The end result of that incident (the worst one that ever happened)?
134 people died between the period of a few weeks after the incident to 2006.
1,000 sq miles of exclusion zone (18 mile radius)
For Fukushima, how many deaths attributed to it? 1
Exclusion zone size? 300 sq miles (~6 mile radius)
Compare that to fossil fuels? They put up more daunting death numbers every year and destroy ecosystems a lot larger than that of an 18 mile radius.
The two worst nuclear disasters in the past 40 years have produced outcomes that are really "drop in the bucket" types of stats in the grand scheme of things.
Nuclear has progressed a lot. The same way a 2023 car is safer, has more rigorous testing standards, etc... than a car from 1986.
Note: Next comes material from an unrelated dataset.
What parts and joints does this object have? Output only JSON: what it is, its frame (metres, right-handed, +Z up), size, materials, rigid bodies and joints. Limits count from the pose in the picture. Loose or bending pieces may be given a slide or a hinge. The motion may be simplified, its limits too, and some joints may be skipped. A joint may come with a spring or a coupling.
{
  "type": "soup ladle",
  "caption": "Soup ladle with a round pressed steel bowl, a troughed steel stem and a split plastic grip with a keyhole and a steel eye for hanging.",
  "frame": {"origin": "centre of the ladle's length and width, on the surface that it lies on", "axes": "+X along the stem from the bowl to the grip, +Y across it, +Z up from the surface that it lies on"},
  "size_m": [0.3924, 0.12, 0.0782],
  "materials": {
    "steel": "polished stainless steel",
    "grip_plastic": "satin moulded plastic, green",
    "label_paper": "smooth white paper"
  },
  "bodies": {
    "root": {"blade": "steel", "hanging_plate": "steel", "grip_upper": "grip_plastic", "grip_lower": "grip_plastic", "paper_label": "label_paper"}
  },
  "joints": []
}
A pragmatic look at the numbers should lead people to a reasonable conclusion. The energy source (that's zero emission) that produces 20% of the world's energy supply has, in a period of 40 years, has only killed 135 people and rendered 1300 sq miles (of the 50 million sq mi of land area earth) unusable for the time being. (and context is everything... the big incident was the result of shoddy oversight by the USSR, and 2nd place one was the result of a once in a life time natural disaster)
But as both I and Belk have said...pick you poison. If you want low emission energy, and you want your fridge and lights to work without the impediment of rolling blackouts or having to begrudgingly go back to fossil fuels, nuclear has to be part of the conversation.
People have a massive bias in favor of distributed risk over concentrated risk. So long as fossil fuels can place its concentrated risk in poor people zones, the rest of us prefer to roll the dice on its distributed pollution/health risk rather than having a nuke plant 50 miles down the road from our own house.
Nuke is complicated, scary, requires lots of trust, spooks people, lowers house values. Those are some of the psychological barriers to nuclear. The USA is also in an era where the "conservative" set are being trained to resist anything centralized and devalue the competence of govt to administer necessary oversight and safety compliance.